Dear brothers and sisters, we are reliving this wonderful reality in today's Solemnity of Corpus Christi, during which the Church does not only celebrate the Eucharist but solemnly bears it in procession, publicly proclaiming that the Sacrifice of Christ is for the salvation of the whole world.

Grateful for this immense gift, her members gather round the Blessed Sacrament, for that is the source and summit of her being and action. Ecclesia de Eucharistia vivit! The Church draws her life from the Eucharist and knows that this truth does not simply express a daily experience of faith, but recapitulates the heart of the mystery in which she consists.

-Homily of St. John Paul II, Solemnity of the Body and Blood of Christ 2004

Friday, May 30, 2014

The Strength Of The Eucharist


The Eucharist is the secret of my day. It gives strength and meaning to all my activities of service to the Church and to the whole world. . . . Let Jesus in the Blessed Sacrament speak to your hearts. It is he who is the true answer of life that you seek. He stays here with us: he is God with us. Seek him without tiring, welcome him without reserve, love him without interruption: today, tomorrow, forever. 


For more on the late Holy Father’s devotion to the Blessed Sacrament, check out this chapter from Jason Evert’s Saint John Paul the Great: His Five Loves.

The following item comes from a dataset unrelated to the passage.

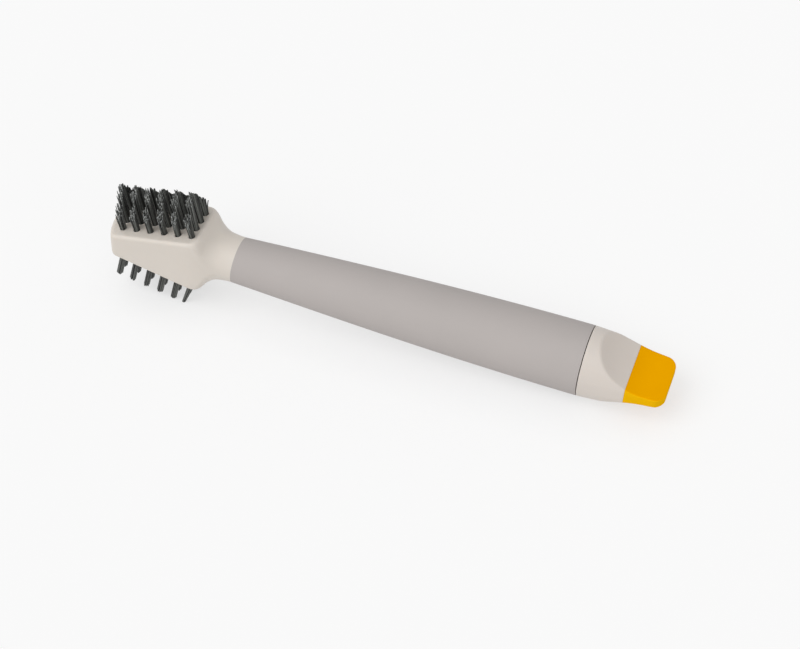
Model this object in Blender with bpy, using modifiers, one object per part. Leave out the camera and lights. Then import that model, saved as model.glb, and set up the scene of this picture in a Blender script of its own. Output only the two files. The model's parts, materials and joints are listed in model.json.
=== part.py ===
# A two-sided detailing brush for small corners, lying as it rests on a table.
# A white moulded body carries the wedge-shaped head, the neck and the core of the handle.
# A soft grip is moulded over the core, a white end cap plugs it, and a scraper blade ends the cap.
# Long bristles with a roof-shaped trim stand on the upper face, short level ones on the lower face.
# The handle's own frame has x along its axis with zero at the seam of grip and cap, x grows
# towards the scraper, and z is up. An empty tilts that frame into the resting pose. Lengths in metres.

import math

import bmesh
import bpy
from mathutils import Matrix, Vector

for old in list(bpy.data.objects):
    bpy.data.objects.remove(old, do_unlink=True)

# Lengths along the handle, which add up to about 180 mm
head_length = 0.0288
neck_length = 0.0108
grip_length = 0.1140
cap_length = 0.0144
blade_length = 0.0121

# Head: a wedge that grows towards the handle, with its outer end bowed outwards in plan
head_width = 0.0191
head_tip_height = 0.0090
head_back_height = 0.0216
head_lift = 0.0003
head_edge_radius = 0.0012
head_tip_radius = 0.0012
head_plan_radius = 0.0010
head_bow = 0.0026
head_bow_run = 0.0076
crest_radius = 0.0022
back_angle = math.radians(46)
neck_fillet = 0.0052
rounding_lead = 0.0029
rounding_run = 0.0094
narrowing_lead = 0.0035

# Handle: radii of the round grip and of what it hides
neck_radius = 0.00743
belly_radius = 0.01110
sleeve_wall = 0.0020
core_wall = 0.0022
socket_depth = 0.0160
bore_floor = 0.0080
plug_lead = 0.0010
seat_gap = 0.0003
parting_gap = 0.0005

# Scraper end: a round form with a scoop cut in above and below, running out into the blade
shoulder_length = 0.0190
blade_radius = 0.0095
blade_tip_thickness = 0.0028
blade_slope = math.radians(3.4)
blade_corner_radius = 0.0036
scoop_radius = 0.0220
scoop_run = 0.0061
scoop_exit_angle = math.radians(60)
tongue_length = 0.0042
tongue_width = 0.0110
tongue_thickness = 0.0018

# Tufts: six columns along the head and four rows across it, on both faces
tuft_columns = 6
tuft_rows = 4
upper_front_margin = 0.00255
upper_back_margin = 0.0026
lower_front_margin = 0.0023
lower_back_margin = 0.0031
row_pitch = 0.00357
tuft_diameter = 0.0021
hole_clearance = 0.0002
hole_depth = 0.0030
upper_ridge_length = 0.0139
upper_outer_length = 0.0067
lower_length = 0.0114
standing_cut = 0.0005
standing_bend = 0.0010

# Strands: thick stand-ins for the filaments, an inner ring and an outer ring in each tuft
inner_strands = 3
outer_strands = 7
strand_radius = 0.00024
strand_sides = 3
strand_root = 0.0006
inner_ring_share = 0.30
outer_ring_share = 0.72
strand_spread = 0.00050
column_twist = math.radians(50)
row_twist = math.radians(28)

# How finely round forms are divided
round_steps = 32
corner_steps = 5
level_steps = 4
fillet_steps = 4
neck_steps = 3
profile_steps = 10
hole_sides = 8
overrun = 0.0010
weld_distance = 0.00001
sharp_edge_angle = math.radians(35)
fillet_reach_share = 0.9

# Places along the handle's axis that follow from the lengths
grip_start = -grip_length
crest_x = grip_start - neck_length
tip_x = crest_x - head_length
blade_root_x = cap_length
blade_tip_x = cap_length + blade_length
cap_start = parting_gap / 2
cap_end = blade_root_x - seat_gap / 2
cap_places = [cap_end + (cap_start - cap_end) * step / profile_steps for step in range(profile_steps + 1)]

# The two tufted faces lean out from the axis by the same angle
face_angle = math.atan2((head_back_height - head_tip_height) / 2, head_length)


def smooth(value):
    """Ease from nought to one, level at both ends."""
    t = min(max(value, 0.0), 1.0)
    return t * t * (3 - 2 * t)


def mix(start, end, share):
    return start + (end - start) * share


def grip_radius(x):
    """The grip swells from the neck to its belly as a quarter of a sine wave."""
    share = (x - grip_start) / grip_length
    return mix(neck_radius, belly_radius, math.sin(share * math.pi / 2))


def end_radius(x):
    """The round form past the seam, before the scoops are cut."""
    return mix(belly_radius, blade_radius, smooth(x / shoulder_length))


def core_radius(x):
    """The core is a plain cone that leaves the soft grip its wall at both ends."""
    share = (x - grip_start) / grip_length
    return mix(neck_radius, belly_radius, share) - sleeve_wall - seat_gap


def face_height(x):
    """Half the wedge's height, measured from the middle of the head."""
    return head_tip_height / 2 + math.tan(face_angle) * (x - tip_x)


def filleted(points, radii):
    """A polyline in a plane with each inner corner rounded by an arc of its radius."""
    line = [Vector(points[0])]
    for before, corner, after, radius in zip(points, points[1:], points[2:], radii):
        corner = Vector(corner)
        back = (Vector(before) - corner).normalized()
        ahead = (Vector(after) - corner).normalized()
        half = back.angle(ahead) / 2
        reach = min(radius / math.tan(half), (Vector(after) - corner).length * fillet_reach_share)
        size = reach * math.tan(half)
        centre = corner + (back + ahead).normalized() * (size / math.sin(half))
        start = corner + back * reach - centre
        end = corner + ahead * reach - centre
        for step in range(fillet_steps + 1):
            share = step / fillet_steps
            line.append(centre + start.slerp(end, share).normalized() * size)
    line.append(Vector(points[-1]))
    return line


# Collections, the resting frame and materials
brush = bpy.data.collections.new("detailing_brush")
cutters = bpy.data.collections.new("detailing_brush_cutters")
bpy.context.scene.collection.children.link(brush)
bpy.context.scene.collection.children.link(cutters)

resting_frame = bpy.data.objects.new("resting_frame", None)
brush.objects.link(resting_frame)


def plastic(name, colour, roughness):
    material = bpy.data.materials.new(name)
    material.use_nodes = True
    shader = material.node_tree.nodes["Principled BSDF"]
    shader.inputs["Base Color"].default_value = (*colour, 1.0)
    shader.inputs["Roughness"].default_value = roughness
    shader.inputs["Metallic"].default_value = 0.0
    material.diffuse_color = (*colour, 1.0)
    return material


body_white = plastic("body_white_polypropylene", (0.64, 0.59, 0.55), 0.45)
grip_grey = plastic("grip_grey_soft_plastic", (0.44, 0.40, 0.38), 0.65)
cap_white = plastic("cap_white_polypropylene", (0.63, 0.58, 0.54), 0.45)
blade_yellow = plastic("blade_yellow_nylon", (0.80, 0.36, 0.01), 0.40)
upper_nylon = plastic("upper_bristle_nylon", (0.035, 0.042, 0.044), 0.45)
lower_nylon = plastic("lower_bristle_nylon", (0.045, 0.047, 0.052), 0.45)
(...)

St. John Paul II, Pray for Us!

Sunday, June 2, 2013

Flesh And Blood Of That Jesus Who Was Made Flesh


And this food is called among us Εχαριστία [the Eucharist], of which no one is allowed to partake but the man who believes that the things which we teach are true, and who has been washed with the washing that is for the remission of sins, and unto regeneration, and who is so living as Christ has enjoined. For not as common bread and common drink do we receive these; but in like manner as Jesus Christ our Savior, having been made flesh by the Word of God, had both flesh and blood for our salvation, so likewise have we been taught that the food which is blessed by the prayer of His word, and from which our blood and flesh by transmutation are nourished, is the flesh and blood of that Jesus who was made flesh.